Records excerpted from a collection
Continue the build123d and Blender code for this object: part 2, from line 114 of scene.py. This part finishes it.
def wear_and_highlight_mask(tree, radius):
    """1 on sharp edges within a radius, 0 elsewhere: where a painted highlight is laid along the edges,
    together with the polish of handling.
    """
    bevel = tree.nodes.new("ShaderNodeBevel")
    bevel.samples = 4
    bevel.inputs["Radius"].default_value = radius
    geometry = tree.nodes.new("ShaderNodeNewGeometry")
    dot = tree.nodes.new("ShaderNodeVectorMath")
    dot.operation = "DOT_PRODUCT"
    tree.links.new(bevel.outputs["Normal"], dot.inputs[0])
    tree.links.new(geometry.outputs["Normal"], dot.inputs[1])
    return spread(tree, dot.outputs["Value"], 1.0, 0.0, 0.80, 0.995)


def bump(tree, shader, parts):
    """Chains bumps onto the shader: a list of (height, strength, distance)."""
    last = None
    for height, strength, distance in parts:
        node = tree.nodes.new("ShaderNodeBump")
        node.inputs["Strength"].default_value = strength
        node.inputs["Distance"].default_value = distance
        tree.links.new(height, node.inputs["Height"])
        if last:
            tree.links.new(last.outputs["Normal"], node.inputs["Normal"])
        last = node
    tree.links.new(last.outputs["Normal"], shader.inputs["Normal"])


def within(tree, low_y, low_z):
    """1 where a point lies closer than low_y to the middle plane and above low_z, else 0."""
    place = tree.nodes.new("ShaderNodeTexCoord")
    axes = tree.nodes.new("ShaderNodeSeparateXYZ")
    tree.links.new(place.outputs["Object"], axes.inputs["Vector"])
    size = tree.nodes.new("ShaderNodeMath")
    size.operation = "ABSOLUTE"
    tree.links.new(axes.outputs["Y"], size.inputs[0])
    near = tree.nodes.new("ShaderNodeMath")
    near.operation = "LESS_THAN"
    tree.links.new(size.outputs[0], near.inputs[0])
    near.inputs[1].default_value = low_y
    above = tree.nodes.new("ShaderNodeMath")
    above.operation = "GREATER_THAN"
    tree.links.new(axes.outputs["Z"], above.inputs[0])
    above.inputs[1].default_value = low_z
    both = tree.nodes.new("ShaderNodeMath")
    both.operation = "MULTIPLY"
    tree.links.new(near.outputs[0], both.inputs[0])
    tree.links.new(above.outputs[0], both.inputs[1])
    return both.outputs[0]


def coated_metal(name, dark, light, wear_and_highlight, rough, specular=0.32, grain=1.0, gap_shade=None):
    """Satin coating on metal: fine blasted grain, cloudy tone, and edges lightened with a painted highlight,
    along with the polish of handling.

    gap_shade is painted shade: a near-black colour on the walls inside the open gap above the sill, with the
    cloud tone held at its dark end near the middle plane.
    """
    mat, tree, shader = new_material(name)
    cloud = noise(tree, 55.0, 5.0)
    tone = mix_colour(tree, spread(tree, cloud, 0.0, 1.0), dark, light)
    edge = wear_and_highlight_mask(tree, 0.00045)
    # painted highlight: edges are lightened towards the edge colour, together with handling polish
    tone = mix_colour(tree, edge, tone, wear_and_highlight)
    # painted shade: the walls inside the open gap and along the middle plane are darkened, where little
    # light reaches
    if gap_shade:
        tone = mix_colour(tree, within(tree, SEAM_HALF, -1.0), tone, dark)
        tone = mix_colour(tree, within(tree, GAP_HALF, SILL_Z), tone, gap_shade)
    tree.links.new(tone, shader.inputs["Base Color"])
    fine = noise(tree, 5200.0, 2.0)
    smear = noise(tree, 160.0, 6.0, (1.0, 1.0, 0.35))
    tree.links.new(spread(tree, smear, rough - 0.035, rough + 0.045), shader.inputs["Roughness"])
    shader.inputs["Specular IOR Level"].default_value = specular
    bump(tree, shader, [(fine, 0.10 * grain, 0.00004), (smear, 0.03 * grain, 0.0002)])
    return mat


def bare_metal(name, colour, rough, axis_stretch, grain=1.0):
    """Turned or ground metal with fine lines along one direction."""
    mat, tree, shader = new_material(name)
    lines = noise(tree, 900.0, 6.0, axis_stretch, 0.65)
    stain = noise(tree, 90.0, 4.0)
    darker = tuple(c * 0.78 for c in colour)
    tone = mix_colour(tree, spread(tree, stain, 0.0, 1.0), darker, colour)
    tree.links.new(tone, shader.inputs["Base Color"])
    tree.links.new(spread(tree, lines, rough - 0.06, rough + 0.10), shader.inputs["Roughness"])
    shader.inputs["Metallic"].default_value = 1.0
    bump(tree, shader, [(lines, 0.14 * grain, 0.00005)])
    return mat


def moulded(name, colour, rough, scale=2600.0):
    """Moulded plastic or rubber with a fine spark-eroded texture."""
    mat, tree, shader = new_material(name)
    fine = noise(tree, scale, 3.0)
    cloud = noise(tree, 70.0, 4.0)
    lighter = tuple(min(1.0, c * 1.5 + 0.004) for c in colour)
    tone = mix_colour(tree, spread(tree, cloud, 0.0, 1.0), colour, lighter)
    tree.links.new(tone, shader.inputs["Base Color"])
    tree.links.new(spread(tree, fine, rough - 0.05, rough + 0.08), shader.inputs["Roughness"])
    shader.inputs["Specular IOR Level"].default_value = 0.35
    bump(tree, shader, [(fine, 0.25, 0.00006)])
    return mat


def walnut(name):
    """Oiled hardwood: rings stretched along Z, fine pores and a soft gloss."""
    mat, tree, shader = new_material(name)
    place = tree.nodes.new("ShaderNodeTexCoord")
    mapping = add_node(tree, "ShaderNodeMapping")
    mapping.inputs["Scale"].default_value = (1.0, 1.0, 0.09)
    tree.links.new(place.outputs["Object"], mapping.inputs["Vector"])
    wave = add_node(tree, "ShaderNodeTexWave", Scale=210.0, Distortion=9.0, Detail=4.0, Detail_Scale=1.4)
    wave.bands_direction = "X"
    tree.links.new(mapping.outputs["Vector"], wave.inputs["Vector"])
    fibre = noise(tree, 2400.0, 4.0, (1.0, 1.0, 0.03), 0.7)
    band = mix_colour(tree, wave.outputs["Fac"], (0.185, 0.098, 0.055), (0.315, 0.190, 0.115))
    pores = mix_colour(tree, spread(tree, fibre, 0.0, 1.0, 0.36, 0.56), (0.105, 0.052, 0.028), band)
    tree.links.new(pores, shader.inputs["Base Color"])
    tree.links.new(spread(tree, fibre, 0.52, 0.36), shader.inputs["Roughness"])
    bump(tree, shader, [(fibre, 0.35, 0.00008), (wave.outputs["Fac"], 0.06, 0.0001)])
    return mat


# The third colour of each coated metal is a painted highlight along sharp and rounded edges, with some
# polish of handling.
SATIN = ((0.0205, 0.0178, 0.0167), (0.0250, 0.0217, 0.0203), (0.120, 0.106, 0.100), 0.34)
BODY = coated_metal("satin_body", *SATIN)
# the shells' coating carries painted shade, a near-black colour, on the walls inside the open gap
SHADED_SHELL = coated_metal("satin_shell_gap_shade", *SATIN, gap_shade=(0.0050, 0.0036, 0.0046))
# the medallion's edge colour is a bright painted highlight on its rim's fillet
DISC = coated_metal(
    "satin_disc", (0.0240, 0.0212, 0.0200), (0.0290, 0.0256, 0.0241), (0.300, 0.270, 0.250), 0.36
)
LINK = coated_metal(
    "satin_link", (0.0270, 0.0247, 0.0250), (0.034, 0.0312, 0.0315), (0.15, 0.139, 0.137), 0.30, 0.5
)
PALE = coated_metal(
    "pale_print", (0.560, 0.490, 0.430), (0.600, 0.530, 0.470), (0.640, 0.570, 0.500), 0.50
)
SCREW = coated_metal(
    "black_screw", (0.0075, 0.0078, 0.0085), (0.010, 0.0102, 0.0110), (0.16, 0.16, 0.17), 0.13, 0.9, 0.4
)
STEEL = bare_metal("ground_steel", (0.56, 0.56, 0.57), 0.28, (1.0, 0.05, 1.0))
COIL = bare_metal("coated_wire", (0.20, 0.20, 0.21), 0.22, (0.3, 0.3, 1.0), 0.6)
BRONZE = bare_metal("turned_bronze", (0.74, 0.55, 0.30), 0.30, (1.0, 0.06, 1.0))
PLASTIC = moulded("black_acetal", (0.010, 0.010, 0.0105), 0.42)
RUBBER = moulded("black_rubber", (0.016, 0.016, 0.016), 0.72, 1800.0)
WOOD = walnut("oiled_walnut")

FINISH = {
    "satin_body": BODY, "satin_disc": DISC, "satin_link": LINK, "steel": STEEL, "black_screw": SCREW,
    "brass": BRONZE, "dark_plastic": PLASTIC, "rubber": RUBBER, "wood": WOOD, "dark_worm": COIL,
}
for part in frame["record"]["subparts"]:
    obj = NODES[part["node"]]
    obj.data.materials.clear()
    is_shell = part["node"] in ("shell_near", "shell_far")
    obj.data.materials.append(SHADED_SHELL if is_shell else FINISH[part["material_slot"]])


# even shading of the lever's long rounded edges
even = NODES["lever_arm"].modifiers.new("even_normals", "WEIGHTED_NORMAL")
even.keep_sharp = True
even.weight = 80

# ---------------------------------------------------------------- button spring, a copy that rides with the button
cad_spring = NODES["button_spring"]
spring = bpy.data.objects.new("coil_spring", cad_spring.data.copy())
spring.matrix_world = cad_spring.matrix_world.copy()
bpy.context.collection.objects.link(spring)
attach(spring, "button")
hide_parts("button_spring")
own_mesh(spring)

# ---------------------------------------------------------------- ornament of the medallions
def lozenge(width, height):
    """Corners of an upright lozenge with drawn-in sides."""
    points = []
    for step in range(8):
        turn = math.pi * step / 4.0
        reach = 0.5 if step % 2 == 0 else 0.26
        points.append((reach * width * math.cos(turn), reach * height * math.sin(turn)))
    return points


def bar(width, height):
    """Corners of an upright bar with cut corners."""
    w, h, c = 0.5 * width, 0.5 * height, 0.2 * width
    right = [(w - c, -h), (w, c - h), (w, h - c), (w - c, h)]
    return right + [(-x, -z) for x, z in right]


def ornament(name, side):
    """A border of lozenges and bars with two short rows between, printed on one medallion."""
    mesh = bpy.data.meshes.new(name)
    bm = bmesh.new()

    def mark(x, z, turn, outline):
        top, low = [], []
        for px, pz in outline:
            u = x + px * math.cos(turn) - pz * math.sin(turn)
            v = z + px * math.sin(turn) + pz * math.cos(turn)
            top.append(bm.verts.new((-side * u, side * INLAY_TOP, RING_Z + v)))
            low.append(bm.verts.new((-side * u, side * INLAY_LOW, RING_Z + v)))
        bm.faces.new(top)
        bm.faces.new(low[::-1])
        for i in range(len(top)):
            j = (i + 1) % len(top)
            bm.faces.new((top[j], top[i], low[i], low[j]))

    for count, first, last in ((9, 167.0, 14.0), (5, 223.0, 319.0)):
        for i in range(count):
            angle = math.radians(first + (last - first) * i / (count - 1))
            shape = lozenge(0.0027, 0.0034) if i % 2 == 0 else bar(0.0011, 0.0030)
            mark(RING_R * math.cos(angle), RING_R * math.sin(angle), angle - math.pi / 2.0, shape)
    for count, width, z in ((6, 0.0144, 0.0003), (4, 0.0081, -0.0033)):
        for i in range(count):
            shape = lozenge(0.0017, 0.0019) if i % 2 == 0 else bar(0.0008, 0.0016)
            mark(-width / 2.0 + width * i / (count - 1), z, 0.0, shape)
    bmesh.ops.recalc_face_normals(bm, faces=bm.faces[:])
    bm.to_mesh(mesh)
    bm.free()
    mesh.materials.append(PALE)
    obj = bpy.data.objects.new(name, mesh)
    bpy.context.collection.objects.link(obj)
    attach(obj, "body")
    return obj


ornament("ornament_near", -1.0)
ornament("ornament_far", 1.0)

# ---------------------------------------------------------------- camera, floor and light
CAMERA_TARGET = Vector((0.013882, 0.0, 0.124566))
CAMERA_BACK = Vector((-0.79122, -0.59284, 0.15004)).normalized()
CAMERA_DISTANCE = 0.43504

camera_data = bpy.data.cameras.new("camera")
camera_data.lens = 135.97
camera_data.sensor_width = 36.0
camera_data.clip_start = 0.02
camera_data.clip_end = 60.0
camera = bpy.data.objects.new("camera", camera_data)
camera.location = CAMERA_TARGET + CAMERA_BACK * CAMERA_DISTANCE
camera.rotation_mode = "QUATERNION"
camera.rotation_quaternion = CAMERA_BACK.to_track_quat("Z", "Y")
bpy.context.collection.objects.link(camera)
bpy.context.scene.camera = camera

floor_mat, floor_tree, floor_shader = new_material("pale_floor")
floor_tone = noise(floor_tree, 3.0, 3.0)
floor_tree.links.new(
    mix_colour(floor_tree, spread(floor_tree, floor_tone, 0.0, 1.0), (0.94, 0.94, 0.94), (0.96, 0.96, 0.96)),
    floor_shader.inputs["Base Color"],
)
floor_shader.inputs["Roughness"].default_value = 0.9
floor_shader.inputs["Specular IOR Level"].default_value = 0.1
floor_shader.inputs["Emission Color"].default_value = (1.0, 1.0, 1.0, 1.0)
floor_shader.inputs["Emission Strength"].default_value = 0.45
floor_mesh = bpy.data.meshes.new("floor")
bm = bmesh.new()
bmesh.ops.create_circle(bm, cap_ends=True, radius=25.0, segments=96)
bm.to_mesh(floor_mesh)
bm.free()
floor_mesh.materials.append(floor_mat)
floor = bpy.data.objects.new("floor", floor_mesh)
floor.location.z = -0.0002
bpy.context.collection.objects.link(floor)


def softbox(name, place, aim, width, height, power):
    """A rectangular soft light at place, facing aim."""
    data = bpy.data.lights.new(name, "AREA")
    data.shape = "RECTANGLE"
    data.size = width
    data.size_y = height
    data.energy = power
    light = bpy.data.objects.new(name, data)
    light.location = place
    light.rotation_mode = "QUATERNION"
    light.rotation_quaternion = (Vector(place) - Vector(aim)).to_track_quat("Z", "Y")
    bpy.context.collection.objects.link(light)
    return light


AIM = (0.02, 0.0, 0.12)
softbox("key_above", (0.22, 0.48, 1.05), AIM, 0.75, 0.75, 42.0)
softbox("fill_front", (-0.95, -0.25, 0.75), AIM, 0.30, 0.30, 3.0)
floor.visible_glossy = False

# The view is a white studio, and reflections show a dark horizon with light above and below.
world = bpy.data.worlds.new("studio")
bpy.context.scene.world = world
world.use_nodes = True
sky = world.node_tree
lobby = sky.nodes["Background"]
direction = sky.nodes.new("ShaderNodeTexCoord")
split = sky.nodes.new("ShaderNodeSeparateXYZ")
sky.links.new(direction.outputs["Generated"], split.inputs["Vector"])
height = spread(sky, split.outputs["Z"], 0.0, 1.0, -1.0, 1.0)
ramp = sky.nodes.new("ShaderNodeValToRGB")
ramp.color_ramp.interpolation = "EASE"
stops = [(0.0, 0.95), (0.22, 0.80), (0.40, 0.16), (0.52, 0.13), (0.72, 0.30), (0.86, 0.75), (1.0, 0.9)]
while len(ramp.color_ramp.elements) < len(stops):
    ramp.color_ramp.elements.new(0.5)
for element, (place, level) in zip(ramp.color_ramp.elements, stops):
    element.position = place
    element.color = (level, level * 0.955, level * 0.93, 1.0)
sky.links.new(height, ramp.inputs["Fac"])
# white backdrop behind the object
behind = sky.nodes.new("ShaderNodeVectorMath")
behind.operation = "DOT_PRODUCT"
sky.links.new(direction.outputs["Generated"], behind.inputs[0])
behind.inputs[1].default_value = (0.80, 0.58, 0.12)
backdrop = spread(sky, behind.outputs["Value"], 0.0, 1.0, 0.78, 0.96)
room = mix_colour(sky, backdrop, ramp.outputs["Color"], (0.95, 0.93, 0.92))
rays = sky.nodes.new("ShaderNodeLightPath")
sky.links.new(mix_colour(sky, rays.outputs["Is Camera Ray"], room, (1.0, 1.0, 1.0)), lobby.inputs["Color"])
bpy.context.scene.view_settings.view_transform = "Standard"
---
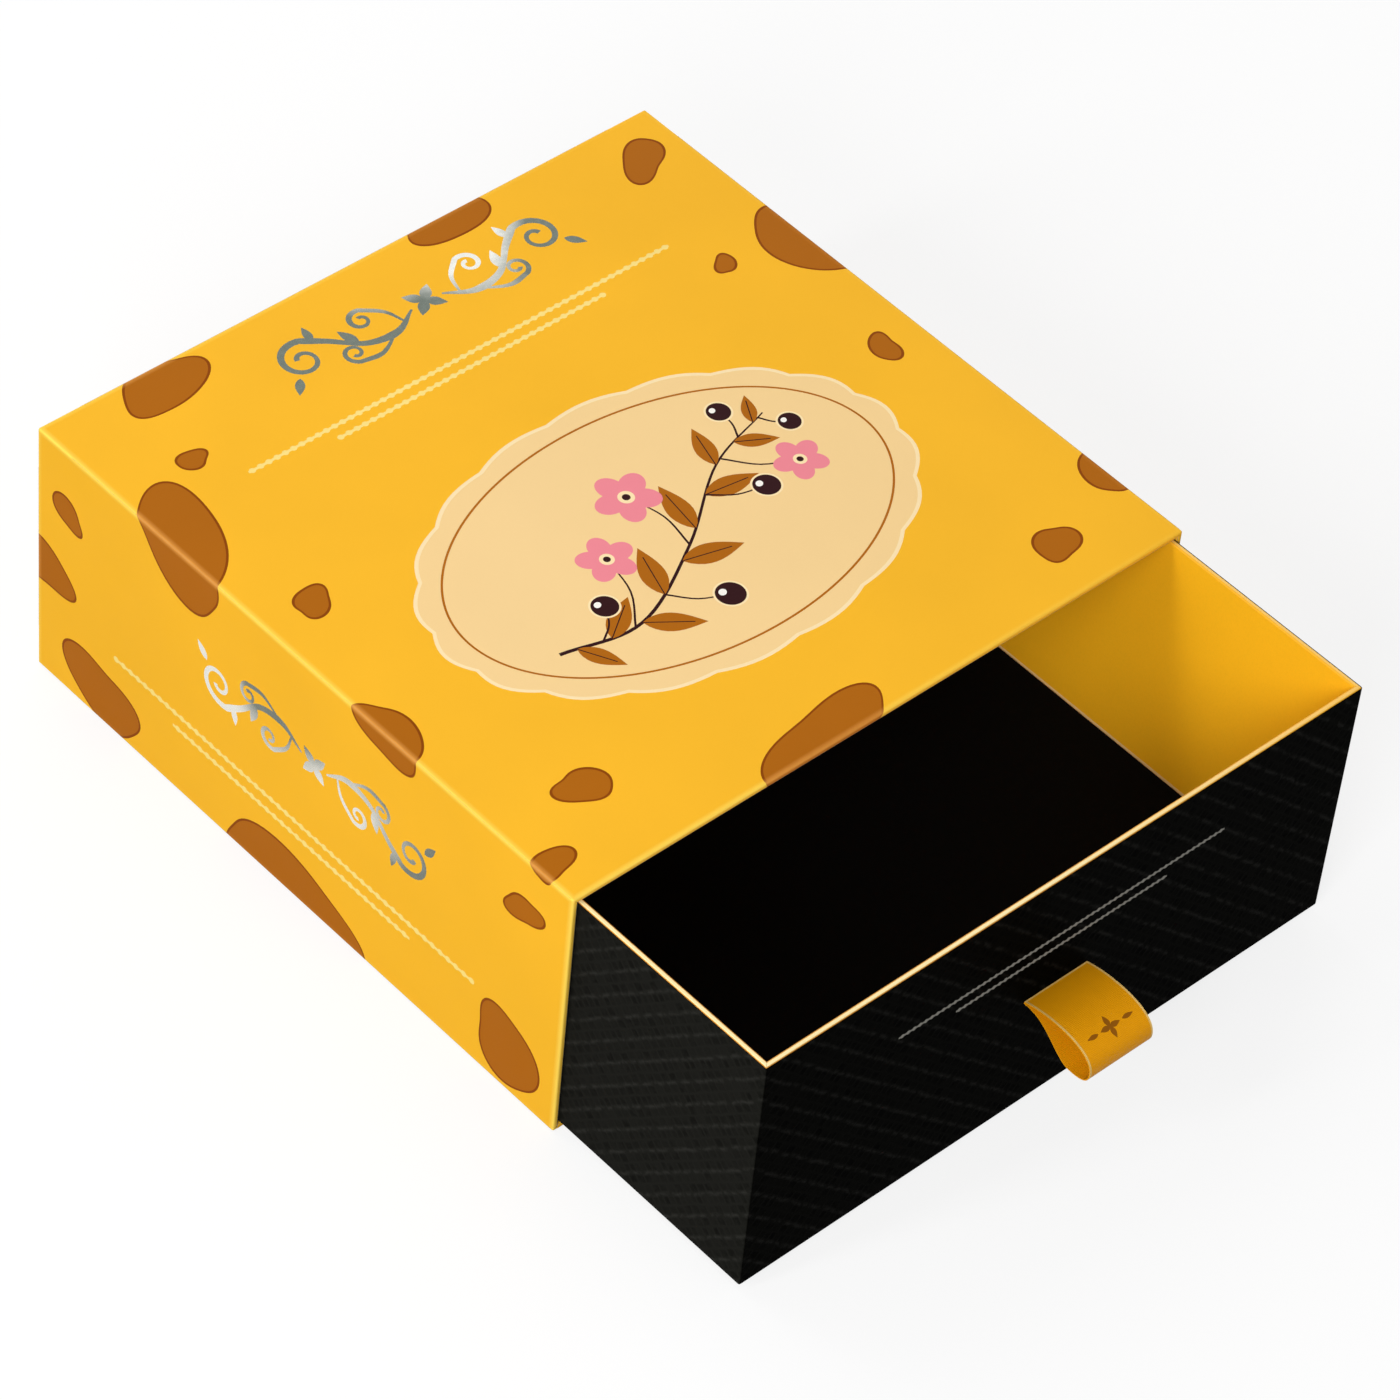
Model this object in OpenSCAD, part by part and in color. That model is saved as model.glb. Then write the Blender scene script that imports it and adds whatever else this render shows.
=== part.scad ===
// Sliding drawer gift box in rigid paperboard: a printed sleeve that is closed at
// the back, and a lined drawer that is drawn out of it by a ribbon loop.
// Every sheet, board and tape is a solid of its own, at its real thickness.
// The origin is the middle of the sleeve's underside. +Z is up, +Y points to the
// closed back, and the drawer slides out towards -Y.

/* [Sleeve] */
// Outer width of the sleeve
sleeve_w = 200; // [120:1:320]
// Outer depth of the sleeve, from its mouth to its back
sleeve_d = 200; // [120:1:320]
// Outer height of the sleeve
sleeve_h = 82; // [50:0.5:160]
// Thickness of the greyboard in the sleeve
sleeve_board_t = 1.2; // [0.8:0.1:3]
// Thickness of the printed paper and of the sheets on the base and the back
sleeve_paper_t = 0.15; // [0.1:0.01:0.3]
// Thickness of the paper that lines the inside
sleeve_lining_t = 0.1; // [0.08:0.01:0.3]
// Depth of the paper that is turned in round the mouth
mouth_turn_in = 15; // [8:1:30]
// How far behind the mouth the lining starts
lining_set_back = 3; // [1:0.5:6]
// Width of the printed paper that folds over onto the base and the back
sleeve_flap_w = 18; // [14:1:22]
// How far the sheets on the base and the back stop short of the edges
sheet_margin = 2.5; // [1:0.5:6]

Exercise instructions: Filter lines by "Blender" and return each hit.

Exercise result:
Continue the build123d and Blender code for this object: part 2, from line 114 of scene.py. This part finishes it.
Model this object in OpenSCAD, part by part and in color. That model is saved as model.glb. Then write the Blender scene script that imports it and adds whatever else this render shows.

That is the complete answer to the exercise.